▶ **Dataset extract**

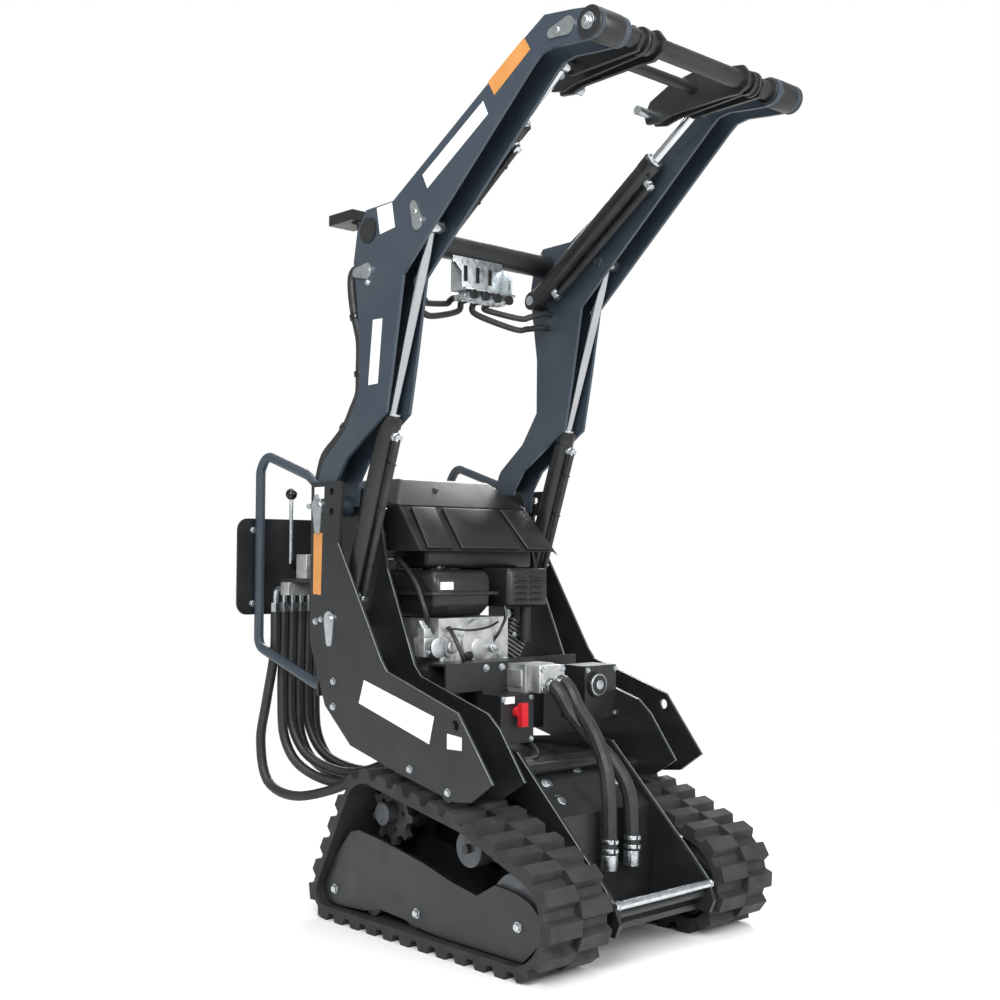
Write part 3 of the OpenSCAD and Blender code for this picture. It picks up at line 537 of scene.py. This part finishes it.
# %% Cylinder fittings
# Each kind: name, eye x, eye z, far eye x, far eye z, y, barrel radius, barrel length
CYLINDERS = [("lift", -347, 706, -39, 1617, 292.5, 25, 511), ("tilt", -227, 1533, 315, 1918, 224, 26, 500)]
PORT_LOW, PORT_BACK = 66, 46
for kind, x, z, far_x, far_z, y, radius, length in CYLINDERS:
    way = Vector((far_x - x, 0, far_z - z)).normalized()
    front = Vector((way.z, 0, -way.x))
    for name, side in BOTH:
        def on(run, off):
            """A place run mm along the barrel and off mm in front of its axis."""
            return tuple(Vector((x, side * y, z)) + way * run + front * off)
        body = kind + "_barrel_" + name
        pipe, fittings, ties = bmesh.new(), bmesh.new(), bmesh.new()
        far = length - PORT_BACK
        off = radius + 13
        tube(pipe, [on(PORT_LOW, radius + 4), on(PORT_LOW + 3, off), on(PORT_LOW + 30, off + 1), on(far / 2, off + 1),
                    on(far - 30, off + 1), on(far - 3, off), on(far, radius + 4)], 8)
        finished("%s_pipe_%s" % (kind, name), pipe, HOSE_RUBBER, body)
        for run in (PORT_LOW, far):
            disc(fittings, on(run, radius - 1), front, 12, 10)
            disc(fittings, on(run, radius + 9), front, 11, 12, sides=6)
        gland(fittings, on(length + 0.2, 0), way, radius * 0.82, 13.4, 6)
        finished("%s_fittings_%s" % (kind, name), fittings, ZINC, body, edge=0.8)
        for run in (150, 290, 400):
            disc(ties, on(run, off + 1), way, 10.2, 5)
        gland(ties, on(length - 30, 0), way, radius + 1.8, radius + 0.1, 28)
        finished("%s_ties_%s" % (kind, name), ties, KNOB, body, edge=0.6)
        if kind == "tilt":
            # The rod reaches far into its barrel, so that it stays guided when the hitch is tipped
            inner = bmesh.new()
            disc(inner, on(180, 0), way, 12.9, length - 60 - 180 + 4, sides=48)
            finished("tilt_rod_inner_" + name, inner, CHROME, "tilt_rod_" + name)

# %% [markdown]
# The hitch turns on sleeves on the arms' tips. Two bright latch pins and their slotted side plates
# hold a bucket. Plates are cut by laser, so their edges are square and a little bare.

# %% Hitch plates
SLOTTED = [(511, 1911), (511, 1937), (440, 1958), (380, 1966), (300, 1952), (240, 1930), (222, 1908), (228, 1886),
           (262, 1880), (300, 1888), (457, 1897), (497, 1899)]
for name, side in BOTH:
    mesh = bmesh.new()
    slab(mesh, [(x, side * 170, z) for x, z in SLOTTED], (0, side * 8, 0))
    finished("hitch_plate_" + name, mesh, FRAME_PAINT, "hitch", edge=0.8)
    mesh = bmesh.new()
    for y in (184, 246):
        disc(mesh, (497, side * y, 1923), (0, side, 0), 29, 8, sides=40)
    finished("hitch_collars_" + name, mesh, FRAME_PAINT, "hitch", edge=1)
    mesh = bmesh.new()
    for x, z in ((420, 1940), (345, 1944), (262, 1912)):
        bolt(mesh, (x, side * 178, z), (0, side, 0), 7)
    finished("hitch_bolts_" + name, mesh, ZINC, "hitch")

# %% [markdown]
# The hydraulic tank's hoses end in crimped fittings with worm clamps. Beside them sit a sight glass,
# a filler cap and a drain plug, and a bright tie rod runs across in front. Under the hood lies the
# engine's air cleaner, and a loop of cable hangs below the isolator.

# %% Tank fittings and air cleaner
mesh = bmesh.new()
for y in (-13, 62):
    disc(mesh, (254, y, 163), UP, 19, 34)
    for z in (202, 222):
        disc(mesh, (254, y, z), UP, 18.6, 9, sides=32)
        brick(mesh, (268, y - 5, z), (278, y + 5, z + 9))
for y, z in ((18, 563.5), (-18, 558)):
    disc(mesh, (73, y, z), (0.97, 0, -0.2), 18.4, 9, sides=32)
finished("hose_clamps", mesh, ZINC, "chassis", edge=0.8)
mesh = bmesh.new()
bmesh.ops.create_cone(mesh, cap_ends=True, segments=24, radius1=9 * MM, radius2=9 * MM, depth=0.3,
                      matrix=Matrix.Translation(at(404, 0, 134)) @ Matrix.Rotation(math.pi / 2, 4, "X"))
for side in (-1, 1):
    bolt(mesh, (404, side * 150, 134), (0, side, 0), 10)
finished("tie_rod", mesh, ZINC, "chassis")
front = Vector((0.645, 0, 0.764))
mesh = bmesh.new()
for along, y, radius, high in ((150, -100, 20, 9), (95, -100, 15, 6), (60, 20, 15, 6), (120, 104, 17, 8)):
    spot = Vector((100, y, 380)) + Vector((0.764, 0, -0.645)) * (along - 40)
    disc(mesh, tuple(spot), front, radius, high, sides=32)
    disc(mesh, tuple(spot), front, radius * 0.62, high + 4, sides=6)
finished("tank_plugs", mesh, ZINC, "chassis", edge=1)
mesh = bmesh.new()
brick(mesh, (-330, -165, 829), (-205, 190, 884))
finished("air_cleaner", mesh, SHROUD, "chassis", edge=12)
mesh = bmesh.new()
tube(mesh, [(-10, -120, 426), (-4, -122, 404), (40, -100, 392), (70, -62, 398), (40, -40, 416), (0, -52, 426)], 6)
tube(mesh, [(-150, -150, 700), (-98, -168, 668), (-80, -160, 628), (-92, -140, 600)], 5)
tube(mesh, [(-330, -160, 850), (-260, -205, 850), (-180, -222, 800), (-140, -226, 740), (-150, -206, 700)], 6)
finished("cables", mesh, HOSE_RUBBER, "chassis")

# %% [markdown]
# The pump's front is a cast cover with rounded edges. On the engine, ribs stiffen the casting, a
# flange carries the tank and a carburettor body stands beside the throttle disc.

# %% Castings
mesh = bmesh.new()
brick(mesh, (20.4, -42, 541), (60, 42, 604))
brick(mesh, (-41, -53, 552), (10, 48, 594))
for x in (-139, -133):
    brick(mesh, (x, -190, 590), (x + 4, 20, 604))
for y in (-150, -96, -48, -8):
    brick(mesh, (-131, y, 606), (-117, y + 5, 634))
brick(mesh, (-150, -60, 664), (-116, -4, 676))
brick(mesh, (-148, -46, 676), (-126, -18, 709))
brick(mesh, (-172, -232, 622), (-132, -198, 668))
brick(mesh, (-166, -226, 668), (-140, -204, 690))
finished("castings", mesh, ALLOY, "chassis", edge=3)
mesh = bmesh.new()
disc(mesh, (-121, -36, 640), AHEAD, 12, 20, sides=32)
disc(mesh, (-101, -36, 640), AHEAD, 7, 5, sides=6)
disc(mesh, (-131, -215, 632), AHEAD, 8, 14, sides=24)
finished("casting_plugs", mesh, ZINC, "chassis", edge=0.8)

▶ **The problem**
Quote the entire listing above exactly.

▶ **The result**
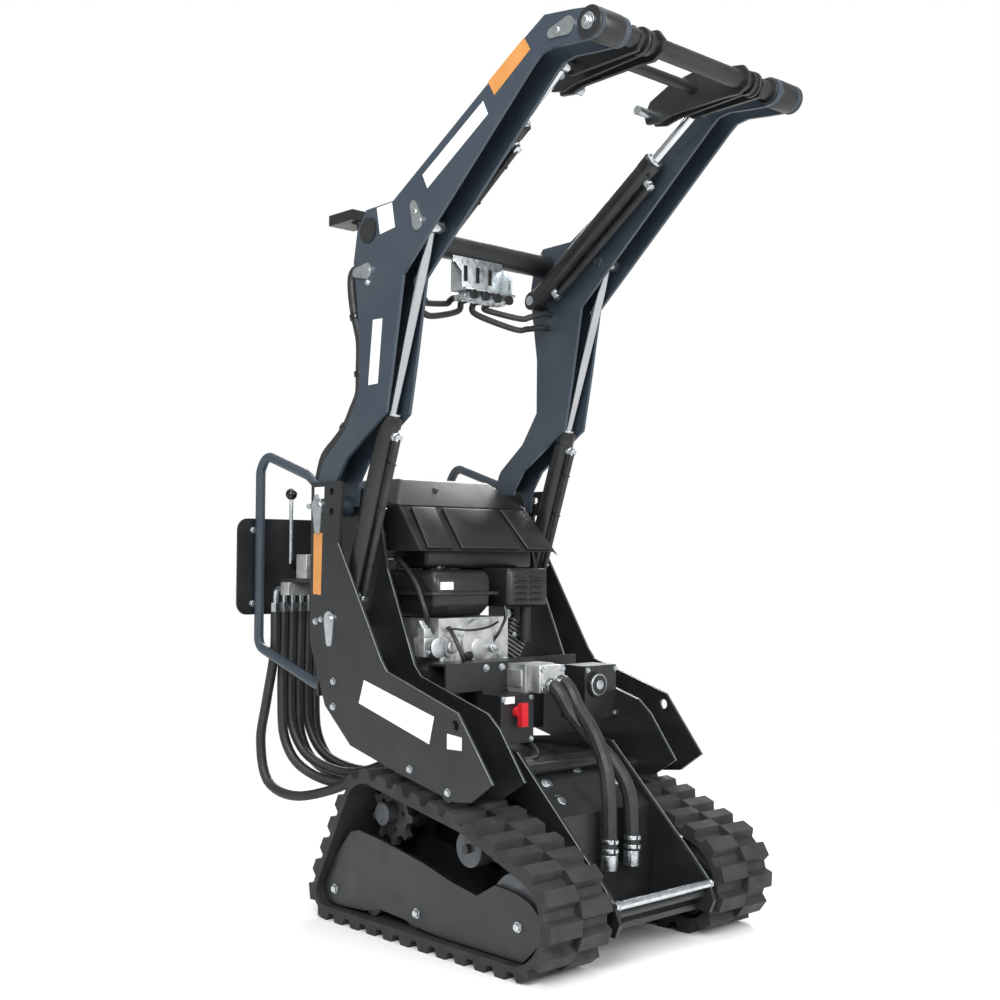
Write part 3 of the OpenSCAD and Blender code for this picture. It picks up at line 537 of scene.py. This part finishes it.
# %% Cylinder fittings
# Each kind: name, eye x, eye z, far eye x, far eye z, y, barrel radius, barrel length
CYLINDERS = [("lift", -347, 706, -39, 1617, 292.5, 25, 511), ("tilt", -227, 1533, 315, 1918, 224, 26, 500)]
PORT_LOW, PORT_BACK = 66, 46
for kind, x, z, far_x, far_z, y, radius, length in CYLINDERS:
    way = Vector((far_x - x, 0, far_z - z)).normalized()
    front = Vector((way.z, 0, -way.x))
    for name, side in BOTH:
        def on(run, off):
            """A place run mm along the barrel and off mm in front of its axis."""
            return tuple(Vector((x, side * y, z)) + way * run + front * off)
        body = kind + "_barrel_" + name
        pipe, fittings, ties = bmesh.new(), bmesh.new(), bmesh.new()
        far = length - PORT_BACK
        off = radius + 13
        tube(pipe, [on(PORT_LOW, radius + 4), on(PORT_LOW + 3, off), on(PORT_LOW + 30, off + 1), on(far / 2, off + 1),
                    on(far - 30, off + 1), on(far - 3, off), on(far, radius + 4)], 8)
        finished("%s_pipe_%s" % (kind, name), pipe, HOSE_RUBBER, body)
        for run in (PORT_LOW, far):
            disc(fittings, on(run, radius - 1), front, 12, 10)
            disc(fittings, on(run, radius + 9), front, 11, 12, sides=6)
        gland(fittings, on(length + 0.2, 0), way, radius * 0.82, 13.4, 6)
        finished("%s_fittings_%s" % (kind, name), fittings, ZINC, body, edge=0.8)
        for run in (150, 290, 400):
            disc(ties, on(run, off + 1), way, 10.2, 5)
        gland(ties, on(length - 30, 0), way, radius + 1.8, radius + 0.1, 28)
        finished("%s_ties_%s" % (kind, name), ties, KNOB, body, edge=0.6)
        if kind == "tilt":
            # The rod reaches far into its barrel, so that it stays guided when the hitch is tipped
            inner = bmesh.new()
            disc(inner, on(180, 0), way, 12.9, length - 60 - 180 + 4, sides=48)
            finished("tilt_rod_inner_" + name, inner, CHROME, "tilt_rod_" + name)

# %% [markdown]
# The hitch turns on sleeves on the arms' tips. Two bright latch pins and their slotted side plates
# hold a bucket. Plates are cut by laser, so their edges are square and a little bare.

# %% Hitch plates
SLOTTED = [(511, 1911), (511, 1937), (440, 1958), (380, 1966), (300, 1952), (240, 1930), (222, 1908), (228, 1886),
           (262, 1880), (300, 1888), (457, 1897), (497, 1899)]
for name, side in BOTH:
    mesh = bmesh.new()
    slab(mesh, [(x, side * 170, z) for x, z in SLOTTED], (0, side * 8, 0))
    finished("hitch_plate_" + name, mesh, FRAME_PAINT, "hitch", edge=0.8)
    mesh = bmesh.new()
    for y in (184, 246):
        disc(mesh, (497, side * y, 1923), (0, side, 0), 29, 8, sides=40)
    finished("hitch_collars_" + name, mesh, FRAME_PAINT, "hitch", edge=1)
    mesh = bmesh.new()
    for x, z in ((420, 1940), (345, 1944), (262, 1912)):
        bolt(mesh, (x, side * 178, z), (0, side, 0), 7)
    finished("hitch_bolts_" + name, mesh, ZINC, "hitch")

# %% [markdown]
# The hydraulic tank's hoses end in crimped fittings with worm clamps. Beside them sit a sight glass,
# a filler cap and a drain plug, and a bright tie rod runs across in front. Under the hood lies the
# engine's air cleaner, and a loop of cable hangs below the isolator.

# %% Tank fittings and air cleaner
mesh = bmesh.new()
for y in (-13, 62):
    disc(mesh, (254, y, 163), UP, 19, 34)
    for z in (202, 222):
        disc(mesh, (254, y, z), UP, 18.6, 9, sides=32)
        brick(mesh, (268, y - 5, z), (278, y + 5, z + 9))
for y, z in ((18, 563.5), (-18, 558)):
    disc(mesh, (73, y, z), (0.97, 0, -0.2), 18.4, 9, sides=32)
finished("hose_clamps", mesh, ZINC, "chassis", edge=0.8)
mesh = bmesh.new()
bmesh.ops.create_cone(mesh, cap_ends=True, segments=24, radius1=9 * MM, radius2=9 * MM, depth=0.3,
                      matrix=Matrix.Translation(at(404, 0, 134)) @ Matrix.Rotation(math.pi / 2, 4, "X"))
for side in (-1, 1):
    bolt(mesh, (404, side * 150, 134), (0, side, 0), 10)
finished("tie_rod", mesh, ZINC, "chassis")
front = Vector((0.645, 0, 0.764))
mesh = bmesh.new()
for along, y, radius, high in ((150, -100, 20, 9), (95, -100, 15, 6), (60, 20, 15, 6), (120, 104, 17, 8)):
    spot = Vector((100, y, 380)) + Vector((0.764, 0, -0.645)) * (along - 40)
    disc(mesh, tuple(spot), front, radius, high, sides=32)
    disc(mesh, tuple(spot), front, radius * 0.62, high + 4, sides=6)
finished("tank_plugs", mesh, ZINC, "chassis", edge=1)
mesh = bmesh.new()
brick(mesh, (-330, -165, 829), (-205, 190, 884))
finished("air_cleaner", mesh, SHROUD, "chassis", edge=12)
mesh = bmesh.new()
tube(mesh, [(-10, -120, 426), (-4, -122, 404), (40, -100, 392), (70, -62, 398), (40, -40, 416), (0, -52, 426)], 6)
tube(mesh, [(-150, -150, 700), (-98, -168, 668), (-80, -160, 628), (-92, -140, 600)], 5)
tube(mesh, [(-330, -160, 850), (-260, -205, 850), (-180, -222, 800), (-140, -226, 740), (-150, -206, 700)], 6)
finished("cables", mesh, HOSE_RUBBER, "chassis")

# %% [markdown]
# The pump's front is a cast cover with rounded edges. On the engine, ribs stiffen the casting, a
# flange carries the tank and a carburettor body stands beside the throttle disc.

# %% Castings
mesh = bmesh.new()
brick(mesh, (20.4, -42, 541), (60, 42, 604))
brick(mesh, (-41, -53, 552), (10, 48, 594))
for x in (-139, -133):
    brick(mesh, (x, -190, 590), (x + 4, 20, 604))
for y in (-150, -96, -48, -8):
    brick(mesh, (-131, y, 606), (-117, y + 5, 634))
brick(mesh, (-150, -60, 664), (-116, -4, 676))
brick(mesh, (-148, -46, 676), (-126, -18, 709))
brick(mesh, (-172, -232, 622), (-132, -198, 668))
brick(mesh, (-166, -226, 668), (-140, -204, 690))
finished("castings", mesh, ALLOY, "chassis", edge=3)
mesh = bmesh.new()
disc(mesh, (-121, -36, 640), AHEAD, 12, 20, sides=32)
disc(mesh, (-101, -36, 640), AHEAD, 7, 5, sides=6)
disc(mesh, (-131, -215, 632), AHEAD, 8, 14, sides=24)
finished("casting_plugs", mesh, ZINC, "chassis", edge=0.8)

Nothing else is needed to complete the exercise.